Ela também apontou que apenas 12% das vítimas de violência doméstica buscaram ajuda, segundo a última edição do Anuário Brasileiro de Segurança Pública, divulgada no ano passado.
Trauma para além de quem perdeu a vida
Em sua exposição, a promotora Renata Goya destacou a necessidade de ampliar o olhar para o impacto do feminicídio em toda a rede familiar, especialmente nas crianças que ficam órfãs. Segundo ela, o Núcleo de Apoio às Vítimas de Crimes do Ministério Público de Mato Grosso do Sul tem atuado para garantir atendimento humanizado aos familiares das vítimas.
“O feminicídio não alcança somente a vítima diretamente atingida pelo crime. Precisamos também olhar para as crianças que ficam órfãs, por exemplo. E esse é um movimento nacional de entender e de valorizar a vítima. Precisamos entender quem são todas as vítimas”, sustentou.

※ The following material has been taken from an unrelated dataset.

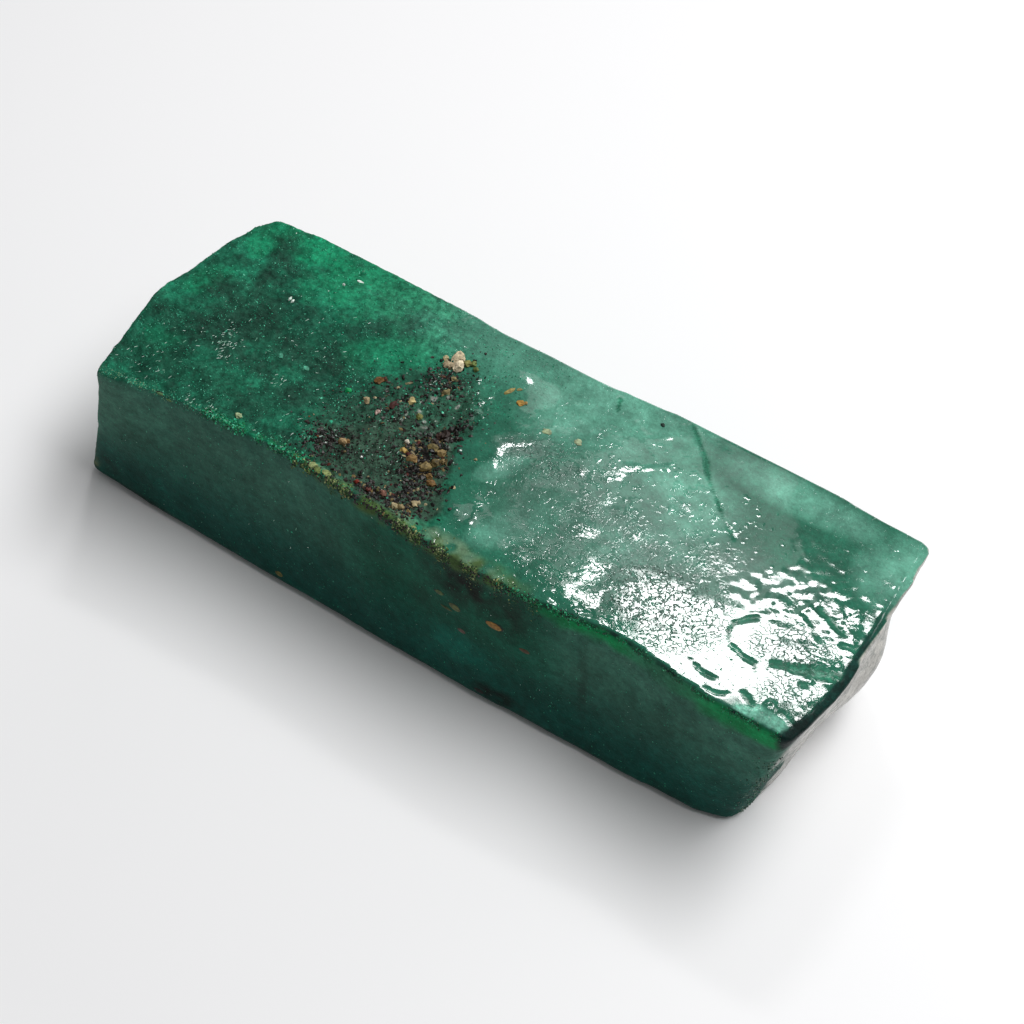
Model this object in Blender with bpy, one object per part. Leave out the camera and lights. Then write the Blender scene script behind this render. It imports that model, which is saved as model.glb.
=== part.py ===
"""Rough emerald crystal: a four-sided block of beryl, sawn flat below, with mineral grains grown into its top.

X runs along the block, Y from its front face to its back face and Z up from the base that it lies on.
Places on the stone are measured from its top front left corner in X, from its front face in Y and from
its base in Z. The finished solid is moved so that the origin is under the middle of its bounding box.
"""

import math
import random

import bmesh
import bpy
from mathutils import Matrix, Vector, noise

MM = 0.001

# Driving dimensions of the block.
TOP_LENGTH = 80.0 * MM
WIDTH = 26.6 * MM
HEIGHT = 20.4 * MM
LEFT_LEAN = 4.7 * MM         # the left end stands out this much further at the base than at the top
LEFT_SWEEP = 1.4             # how much of that lean is kept for the lower half
RIGHT_LEAN = 6.0 * MM        # the right end is undercut by this much at the base
EDGE_RADIUS = 0.55 * MM      # wear on all edges

# Faces along each direction, before the grains and the chips are added.
LENGTH_CELLS = 48
WIDTH_CELLS = 18
HEIGHT_CELLS = 11

# How far each face stands out from the plain block, as (place along the edge, distance) in millimetres.
FRONT_TOP = ((0, -0.9), (9, 0.2), (23, 0.8), (36, -0.1), (45, -0.7), (51, -0.4), (61, 0.7), (72, -0.5), (80, -0.4))
FRONT_BASE = ((-5, 0.6), (4, 0.1), (22, -0.3), (42, -0.4), (60, -0.1), (70, 0.3), (75, 1.6))
BACK_TOP = ((0, -0.2), (12, 0.4), (27, 0.0), (42, 0.0), (52, 0.5), (66, 0.6), (80, 0.0))
BACK_BASE = ((-5, -0.9), (10, -0.2), (30, -0.6), (48, -0.1), (64, -0.5), (75, -1.2))
LEFT_TOP = ((0, -0.8), (4, -1.4), (12, -2.4), (17, -1.3), (20, -1.0), (25, 0.2), (26.6, 1.6))
RIGHT_TOP = ((0, 0.0), (3, 0.6), (8, 1.1), (14, 0.6), (20, 0.2), (26.6, -0.5))

# The right end is one broken surface with a rounded ledge low on its back half.
LEDGE_PLACE = 19.5 * MM
LEDGE_HEIGHT = 8.0 * MM
LEDGE_REACH = 2.3 * MM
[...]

Além dos relatos feitos pelas promotoras de Justiça, o evento reforçou a desconstrução de mitos culturais que perpetuam o silêncio das vítimas, como “em briga de marido e mulher não se mete a colher” ou “ruim com ele, pior sem ele”. A campanha também orienta sobre os diversos tipos de violência – psicológica, física, sexual, moral, patrimonial e virtual – e enfatiza os sinais do chamado ciclo da violência: fase de tensão, explosão, arrependimento e reconciliação.
Números alarmantes
Dados do Dossiê Feminicídio do Ministério Público de Mato Grosso do Sul alertam para o aumento expressivo da violência contra a mulher e dos feminicídios consumados. De janeiro a dezembro de 2024, o estado registrou 27 feminicídios e 82 tentativas.
Já entre janeiro e maio de 2025, o dossiê aponta 14 feminicídios consumados e mais de 20 tentativas – um aumento que supera 300% em relação ao mesmo período do ano passado, quando houve três feminicídios consumados e 14 tentativas.
A culpabilização da vítima, o medo de denunciar, o apego emocional e o compromisso de manter a família unida são fatores que favorecem o índice crescente de feminicídios no país.